EXERCISE INSTRUCTIONS —
Every line that contains the word "Vector" should be copied out.

PROVIDED DATA —

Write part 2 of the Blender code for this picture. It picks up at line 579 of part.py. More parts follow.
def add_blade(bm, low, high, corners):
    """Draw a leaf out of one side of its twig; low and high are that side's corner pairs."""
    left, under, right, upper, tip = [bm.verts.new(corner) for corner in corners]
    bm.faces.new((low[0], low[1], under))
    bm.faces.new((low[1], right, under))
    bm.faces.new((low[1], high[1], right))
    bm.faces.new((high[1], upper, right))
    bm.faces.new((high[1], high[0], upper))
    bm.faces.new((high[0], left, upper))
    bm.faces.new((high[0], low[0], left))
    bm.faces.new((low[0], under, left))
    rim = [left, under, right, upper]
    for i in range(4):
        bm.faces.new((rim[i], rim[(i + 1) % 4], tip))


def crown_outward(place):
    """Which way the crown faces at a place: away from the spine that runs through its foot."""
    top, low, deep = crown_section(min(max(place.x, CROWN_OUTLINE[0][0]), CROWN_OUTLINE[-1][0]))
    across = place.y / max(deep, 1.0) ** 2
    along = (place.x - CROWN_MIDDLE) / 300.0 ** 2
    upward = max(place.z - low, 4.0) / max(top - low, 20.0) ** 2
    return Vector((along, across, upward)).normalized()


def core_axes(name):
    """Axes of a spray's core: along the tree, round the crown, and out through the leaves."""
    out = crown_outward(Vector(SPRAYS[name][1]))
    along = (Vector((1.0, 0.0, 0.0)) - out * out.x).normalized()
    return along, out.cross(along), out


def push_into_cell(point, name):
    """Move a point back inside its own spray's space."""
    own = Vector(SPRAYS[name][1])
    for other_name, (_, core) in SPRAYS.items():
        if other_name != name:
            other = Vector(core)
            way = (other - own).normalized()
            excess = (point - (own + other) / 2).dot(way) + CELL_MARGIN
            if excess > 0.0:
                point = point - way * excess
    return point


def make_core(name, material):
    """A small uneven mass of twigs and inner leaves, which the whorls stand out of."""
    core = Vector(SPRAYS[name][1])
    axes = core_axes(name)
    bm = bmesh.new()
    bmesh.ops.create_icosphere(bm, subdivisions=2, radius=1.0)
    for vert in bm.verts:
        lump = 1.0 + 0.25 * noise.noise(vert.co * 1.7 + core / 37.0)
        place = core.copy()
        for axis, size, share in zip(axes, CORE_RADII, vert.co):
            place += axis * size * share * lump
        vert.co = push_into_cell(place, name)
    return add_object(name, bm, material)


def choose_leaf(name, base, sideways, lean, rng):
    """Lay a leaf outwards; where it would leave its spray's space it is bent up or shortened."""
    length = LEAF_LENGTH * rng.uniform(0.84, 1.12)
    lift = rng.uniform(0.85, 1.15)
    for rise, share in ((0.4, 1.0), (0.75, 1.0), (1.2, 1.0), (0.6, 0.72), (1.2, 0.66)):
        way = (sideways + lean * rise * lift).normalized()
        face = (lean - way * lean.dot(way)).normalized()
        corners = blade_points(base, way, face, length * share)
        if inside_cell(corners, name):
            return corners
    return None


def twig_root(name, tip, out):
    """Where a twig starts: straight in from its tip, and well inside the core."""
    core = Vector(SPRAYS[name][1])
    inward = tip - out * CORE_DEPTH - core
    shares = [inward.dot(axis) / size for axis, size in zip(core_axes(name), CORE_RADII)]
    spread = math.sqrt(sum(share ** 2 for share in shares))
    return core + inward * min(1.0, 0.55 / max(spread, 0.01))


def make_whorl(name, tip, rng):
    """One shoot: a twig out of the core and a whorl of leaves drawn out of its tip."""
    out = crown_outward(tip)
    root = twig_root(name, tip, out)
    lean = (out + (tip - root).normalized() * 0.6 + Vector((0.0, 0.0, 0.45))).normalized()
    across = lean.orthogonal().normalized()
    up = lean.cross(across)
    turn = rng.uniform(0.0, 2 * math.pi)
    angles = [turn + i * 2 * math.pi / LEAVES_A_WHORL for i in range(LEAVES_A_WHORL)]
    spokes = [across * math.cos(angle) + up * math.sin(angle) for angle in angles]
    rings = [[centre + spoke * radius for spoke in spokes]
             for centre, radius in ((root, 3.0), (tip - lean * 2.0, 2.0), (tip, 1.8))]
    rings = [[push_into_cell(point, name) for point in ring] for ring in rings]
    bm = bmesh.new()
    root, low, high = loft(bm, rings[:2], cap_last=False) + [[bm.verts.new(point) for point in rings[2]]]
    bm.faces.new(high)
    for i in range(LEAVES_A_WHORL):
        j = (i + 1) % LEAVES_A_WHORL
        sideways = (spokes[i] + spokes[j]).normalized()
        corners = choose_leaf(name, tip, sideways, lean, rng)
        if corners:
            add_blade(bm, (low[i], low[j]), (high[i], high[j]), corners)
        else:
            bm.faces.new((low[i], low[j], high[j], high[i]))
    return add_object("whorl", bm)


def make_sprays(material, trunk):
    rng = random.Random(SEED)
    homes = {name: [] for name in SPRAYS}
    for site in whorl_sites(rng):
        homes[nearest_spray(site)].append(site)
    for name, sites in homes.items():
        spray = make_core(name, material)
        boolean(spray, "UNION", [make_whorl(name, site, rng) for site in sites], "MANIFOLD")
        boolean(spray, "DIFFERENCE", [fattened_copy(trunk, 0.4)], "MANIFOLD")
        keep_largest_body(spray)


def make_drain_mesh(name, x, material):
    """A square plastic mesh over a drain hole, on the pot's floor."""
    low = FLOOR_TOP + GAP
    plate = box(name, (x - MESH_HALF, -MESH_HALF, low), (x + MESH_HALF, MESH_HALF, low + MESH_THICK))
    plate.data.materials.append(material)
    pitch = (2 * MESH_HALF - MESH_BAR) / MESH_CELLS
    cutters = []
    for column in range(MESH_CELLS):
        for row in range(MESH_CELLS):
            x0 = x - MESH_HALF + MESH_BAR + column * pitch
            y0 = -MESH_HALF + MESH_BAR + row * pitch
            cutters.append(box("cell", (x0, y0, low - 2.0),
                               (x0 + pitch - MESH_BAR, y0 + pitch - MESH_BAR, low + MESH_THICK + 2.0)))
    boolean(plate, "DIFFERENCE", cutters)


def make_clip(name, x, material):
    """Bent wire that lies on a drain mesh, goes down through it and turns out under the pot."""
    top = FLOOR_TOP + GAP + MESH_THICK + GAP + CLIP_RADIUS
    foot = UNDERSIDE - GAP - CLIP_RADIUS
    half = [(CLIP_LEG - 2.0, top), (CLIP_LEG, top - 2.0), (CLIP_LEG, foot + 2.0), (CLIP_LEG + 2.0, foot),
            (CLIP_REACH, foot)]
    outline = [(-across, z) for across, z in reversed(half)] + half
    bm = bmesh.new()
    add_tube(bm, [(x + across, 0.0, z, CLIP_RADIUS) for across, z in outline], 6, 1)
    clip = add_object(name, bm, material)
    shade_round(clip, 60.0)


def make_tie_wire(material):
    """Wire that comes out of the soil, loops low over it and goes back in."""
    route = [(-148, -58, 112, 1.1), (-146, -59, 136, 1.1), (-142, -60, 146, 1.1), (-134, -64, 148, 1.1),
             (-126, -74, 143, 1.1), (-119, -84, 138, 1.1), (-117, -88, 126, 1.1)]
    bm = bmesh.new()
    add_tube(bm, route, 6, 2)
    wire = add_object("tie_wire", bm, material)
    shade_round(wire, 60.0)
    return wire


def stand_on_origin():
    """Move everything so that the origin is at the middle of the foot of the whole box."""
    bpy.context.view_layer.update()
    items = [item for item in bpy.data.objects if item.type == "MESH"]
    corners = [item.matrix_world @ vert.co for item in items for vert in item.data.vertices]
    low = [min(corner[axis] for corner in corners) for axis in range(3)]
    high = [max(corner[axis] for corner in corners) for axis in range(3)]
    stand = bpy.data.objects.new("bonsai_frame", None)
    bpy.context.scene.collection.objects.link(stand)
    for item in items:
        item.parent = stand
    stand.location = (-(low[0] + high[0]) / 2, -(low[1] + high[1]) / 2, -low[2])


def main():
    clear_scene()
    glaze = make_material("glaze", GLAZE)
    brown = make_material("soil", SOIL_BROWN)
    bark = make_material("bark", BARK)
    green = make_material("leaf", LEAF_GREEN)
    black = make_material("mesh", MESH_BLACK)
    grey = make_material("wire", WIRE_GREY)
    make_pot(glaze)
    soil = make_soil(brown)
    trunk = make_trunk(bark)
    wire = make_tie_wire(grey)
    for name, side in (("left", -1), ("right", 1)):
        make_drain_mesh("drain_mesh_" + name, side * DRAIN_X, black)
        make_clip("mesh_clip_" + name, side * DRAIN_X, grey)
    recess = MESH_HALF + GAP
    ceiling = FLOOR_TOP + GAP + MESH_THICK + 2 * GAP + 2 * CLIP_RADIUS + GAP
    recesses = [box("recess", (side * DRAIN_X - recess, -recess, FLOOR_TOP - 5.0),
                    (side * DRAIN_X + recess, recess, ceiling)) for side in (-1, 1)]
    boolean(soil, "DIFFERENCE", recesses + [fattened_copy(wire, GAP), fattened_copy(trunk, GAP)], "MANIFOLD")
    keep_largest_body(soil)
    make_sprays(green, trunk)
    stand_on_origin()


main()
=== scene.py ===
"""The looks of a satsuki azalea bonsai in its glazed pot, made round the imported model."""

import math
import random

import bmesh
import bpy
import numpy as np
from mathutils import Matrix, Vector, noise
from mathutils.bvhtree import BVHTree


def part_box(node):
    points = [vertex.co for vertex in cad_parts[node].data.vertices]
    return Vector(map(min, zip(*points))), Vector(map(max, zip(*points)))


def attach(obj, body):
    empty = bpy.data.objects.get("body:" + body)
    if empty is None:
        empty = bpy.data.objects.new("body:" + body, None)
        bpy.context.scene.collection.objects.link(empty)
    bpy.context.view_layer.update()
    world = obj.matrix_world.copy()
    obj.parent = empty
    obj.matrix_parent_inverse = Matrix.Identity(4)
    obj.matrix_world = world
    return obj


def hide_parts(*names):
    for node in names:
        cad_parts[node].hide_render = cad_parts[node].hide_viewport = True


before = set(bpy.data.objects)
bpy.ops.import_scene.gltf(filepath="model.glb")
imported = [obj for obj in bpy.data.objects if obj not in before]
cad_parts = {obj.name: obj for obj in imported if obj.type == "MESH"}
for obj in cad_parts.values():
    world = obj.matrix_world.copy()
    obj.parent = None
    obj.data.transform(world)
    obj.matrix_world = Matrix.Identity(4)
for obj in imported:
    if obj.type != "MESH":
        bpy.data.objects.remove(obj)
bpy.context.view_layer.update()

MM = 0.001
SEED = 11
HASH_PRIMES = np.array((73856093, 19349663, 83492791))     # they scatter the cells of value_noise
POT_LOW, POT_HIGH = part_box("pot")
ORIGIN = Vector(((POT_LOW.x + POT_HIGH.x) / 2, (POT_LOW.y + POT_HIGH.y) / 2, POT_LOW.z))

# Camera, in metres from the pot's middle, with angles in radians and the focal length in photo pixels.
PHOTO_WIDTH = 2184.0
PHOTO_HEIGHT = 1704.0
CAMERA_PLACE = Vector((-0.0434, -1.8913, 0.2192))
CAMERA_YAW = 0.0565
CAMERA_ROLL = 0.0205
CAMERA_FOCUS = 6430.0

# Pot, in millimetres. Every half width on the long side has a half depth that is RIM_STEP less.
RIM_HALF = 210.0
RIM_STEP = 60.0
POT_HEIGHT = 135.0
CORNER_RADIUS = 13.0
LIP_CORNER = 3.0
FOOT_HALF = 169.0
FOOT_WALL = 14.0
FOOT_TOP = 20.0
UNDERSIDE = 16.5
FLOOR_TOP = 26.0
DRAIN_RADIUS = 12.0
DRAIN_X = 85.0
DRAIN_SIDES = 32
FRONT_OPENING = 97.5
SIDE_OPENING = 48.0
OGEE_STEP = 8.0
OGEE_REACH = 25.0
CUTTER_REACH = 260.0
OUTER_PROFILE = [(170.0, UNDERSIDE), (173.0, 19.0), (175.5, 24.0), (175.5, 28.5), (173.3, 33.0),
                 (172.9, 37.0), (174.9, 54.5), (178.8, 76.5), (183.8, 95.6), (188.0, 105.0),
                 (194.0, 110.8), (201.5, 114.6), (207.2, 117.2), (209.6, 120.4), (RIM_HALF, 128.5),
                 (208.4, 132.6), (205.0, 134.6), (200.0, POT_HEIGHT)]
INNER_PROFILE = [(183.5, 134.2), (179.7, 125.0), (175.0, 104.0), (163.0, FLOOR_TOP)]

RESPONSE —
    return Vector((along, across, upward)).normalized()
    out = crown_outward(Vector(SPRAYS[name][1]))
    along = (Vector((1.0, 0.0, 0.0)) - out * out.x).normalized()
    own = Vector(SPRAYS[name][1])
            other = Vector(core)
    core = Vector(SPRAYS[name][1])
    core = Vector(SPRAYS[name][1])
    lean = (out + (tip - root).normalized() * 0.6 + Vector((0.0, 0.0, 0.45))).normalized()
from mathutils import Matrix, Vector, noise
    return Vector(map(min, zip(*points))), Vector(map(max, zip(*points)))
ORIGIN = Vector(((POT_LOW.x + POT_HIGH.x) / 2, (POT_LOW.y + POT_HIGH.y) / 2, POT_LOW.z))
CAMERA_PLACE = Vector((-0.0434, -1.8913, 0.2192))